Solhorst and Health Commissioner Kareem Baruti said the health department expects to close on the Spielbush building within weeks, begin renovations immediately, and target relocation in 2026. After relocation, the city intends to demolish the Erie Street building, remediate asbestos as needed, and convert the site into a roughly 220-space surface parking lot at an estimated cost of $2.7 million. Solhorst said the lot would replace leased parking (notably spaces at the nearby Paramount lot), producing an estimated annual savings of $171,600 in parking costs.

Council members pressed for fiscal detail and long-term effects. Councilwoman Williams asked for confirmation that the $171,600 was an annual savings; Solhorst affirmed it was. Councilwoman Martinez asked whether the health department would be able to repay its portion in five years; Solhorst and Baruti said jurisdictions had approved the plan and the department expects to repay the loan from its budget contributions. Questions also addressed appraisal work (a bank appraisal of roughly $3.5 million was cited), available on-site parking at the Spielbush property (45 spaces), and whether operating contributions from jurisdictions might rise; Baruti said the board's intent was to keep operating contributions flat for about five years while the department builds a capital reserve.

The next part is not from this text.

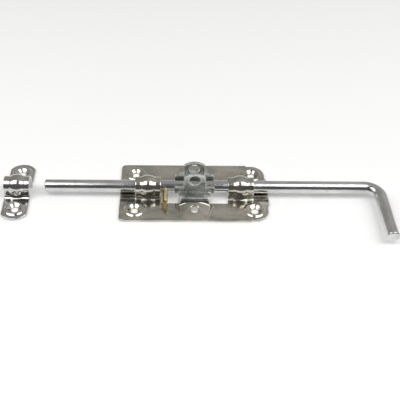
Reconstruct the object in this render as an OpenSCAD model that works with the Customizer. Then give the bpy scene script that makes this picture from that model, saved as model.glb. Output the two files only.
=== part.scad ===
// Padlockable round bolt latch: stamped plate with two guide straps, cranked bolt, gate of two
// padlock ears and a separate keep. Origin: centre of the plate's mounting face. +X runs along the
// bolt towards the handle, -Y is where the handle lies, +Z stands out of the mounting face.

/* [Bolt] */
// Diameter of the round bolt
bolt_d = 10; // [8:0.5:10]
// Distance from the plate's centre to the bolt's tip
bolt_reach = 116.4; // [90:1:120]
// Distance from the plate's centre to the middle of the handle
handle_x = 144; // [100:1:200]
// Length of the handle from the bolt's centre line
handle_len = 54; // [35:1:90]
// Bend radius at the bolt's centre line
bend_r = 12; // [10:1:20]
// Chamfer at both ends of the bar
bar_chamfer = 1.2; // [0.5:0.1:2]

/* [Stop pin] */
// Outer diameter of the roll pin
pin_d = 5; // [4:0.5:6]
// Distance from the bolt's centre line to the pin's free end
pin_reach = 17.7; // [12:0.1:20]
// Gap between the pin and the left strap
pin_gap = 0.4; // [0.3:0.1:2]

/* [Plate] */
// Length of the plate
plate_l = 116; // [116:1:140]
// Width of the plate
plate_w = 64; // [60:1:80]
// Thickness of every stamped sheet piece
sheet = 2; // [1.5:0.1:2.2]
// Distance from the mounting face to the bolt's centre line
axis_z = 7.5; // [7.5:0.1:9]
// Distance between the two window ends
window_l = 52; // [48:1:60]
// Width of the windows
window_w = 26.4; // [24:0.2:30]

/* [Straps] */
// Width of each strap along the bolt
strap_w = 20; // [18:0.5:22]
// Inner radius of a strap beside its rib
strap_r = 5.5; // [5.3:0.1:6]
// Height of the strap's rounded rib
rib_h = 1.5; // [1:0.1:2]
// Half of the rib's width
rib_half = 5.5; // [4:0.1:6]

/* [Screw holes] */
// Diameter of the screw holes
screw_d = 5; // [4:0.5:6]
// Diameter of the countersink at the top of its boss
sink_d = 11; // [9:0.5:11]
// Depth of the countersink
sink_depth = 2.2; // [1:0.1:2.5]
// Diameter of the raised boss around each screw hole, at its foot
boss_d = 16.5; // [15:0.5:17]
// Height of the bosses above the sheet
boss_h = 1.1; // [0.6:0.1:1.4]
// Hole spacing across the bolt
screw_dy = 41; // [40:1:43]
// Hole spacing along the bolt
screw_dx = 92.5; // [90:0.5:94]

/* [Padlock gate] */
// Width of each ear
ear_w = 16.5; // [14:0.5:20]
// Height of the ears' tips above the bolt's centre line
ear_top = 19.1; // [18:0.1:22]
// Diameter of the padlock holes
shackle_d = 8.5; // [6:0.5:9]
// Height of the padlock holes above the bolt's centre line
shackle_z = 12.8; // [12:0.1:14]
// Distance from the bolt's centre line to the ears' inner faces
ear_gap = 5.9; // [5.6:0.1:7]

/* [Keep] */
// Distance from the plate's centre to the keep's centre
keep_x = 138; // [138:0.5:160]
// Length of the keep across the bolt
keep_l = 63.5; // [60:0.5:70]

/* [Hidden] */
$fn = 96;
eps = 0.01;
bolt_r = bolt_d / 2;
pin_r = pin_d / 2;
pin_wall = 0.9;
pin_slit = 1.1;
pin_slit_turn = 25;
pin_inset = 0.5;
strap_x = (window_l + strap_w) / 2;
strap_out = strap_r + sheet;
rib_r = (rib_half * rib_half + rib_h * rib_h) / (2 * rib_h);
rib_c = strap_out + rib_h - rib_r;
fillet_r = 2.6;
boss_slope = 1.4;
pin_x = pin_gap + pin_r - window_l / 2;
// plate outline
left_corner_r = 3;
lobe_r = 10.6;
lobe_step = 3.3;
tongue_half = 16.5;
tongue_corner_r = 2.5;
// raised pads that carry the ears
pad_z = axis_z - 0.3;
pad_in = ear_gap + sheet;
pad_out = pad_in + 7.4;
pad_half = 10.5;
pad_foot_out = pad_out + 4.6;
pad_foot_half = 13;
pad_wall = 1.4;
bead_h = 4.2;
bead_half = 13.5;
bead_end_half = 10;
bead_edge_gap = 1.5;
tab_hole_d = 6;
tab_hole_y = 22;
// ears
ear_base_half = 15.5;
ear_base_h = 6.3;
ear_base_r = 1.5;
ear_tip_r = 13;
foot_half = 12;
foot_corner_r = 3;
// keep
keep_end_r = 11.5;

// Raised ring of sheet around a screw hole
module screw_boss() {
  translate([0, 0, sheet - eps])
    cylinder(d1 = boss_d, d2 = boss_d - 2 * boss_slope, h = boss_h + eps);
}

// Countersunk screw hole through the sheet and its boss, its axis along Z
module screw_hole() {
  top = sheet + boss_h;
  translate([0, 0, -eps]) cylinder(d = screw_d, h = top);
  translate([0, 0, top - sink_depth]) cylinder(d1 = screw_d, d2 = sink_d, h = sink_depth);
  translate([0, 0, top - eps]) cylinder(d = sink_d, h = 1);
}

// Wall of a strap: x is the distance from the bolt's centre line, y runs along the bolt
module strap_profile() {
  difference() {
    union() {
      translate([0, -strap_w / 2]) square([strap_out, strap_w]);
      translate([rib_c, 0]) circle(rib_r);
    }
    translate([-2 * rib_r, -strap_w]) square([2 * rib_r + strap_r, 2 * strap_w]);
    translate([rib_c, 0]) circle(rib_r - sheet);
  }
}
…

Several council members expressed concern about demolishing the Erie Street building and creating surface parking downtown. Councilmembers suggested alternatives such as permeable surfaces, solar canopies, or other design treatments to improve the long-term redevelopment prospects of the site; Solhorst said the surface lot was part of a broader strategy to free leased parking and potentially unlock redevelopment of the Paramount block.

The administration described the package as fiscally prudent: avoiding an estimated $10.6 million in near-term repairs to the existing building, eliminating future city maintenance obligations for that facility, modernizing public-health facilities, and realizing both operating savings and interest-income advantages by offering a below-market loan rate to the health department.

The committee granted the administration's request to move the ordinances forward (consent), with council members asking staff to provide follow-up details on appraisal reports, parking logistics, and the timeline for relocation and demolition.

The record of the discussion shows the administration's proposal as described; no final construction contract for the new site or final disposition ordinance for the Erie Street site was adopted at this hearing.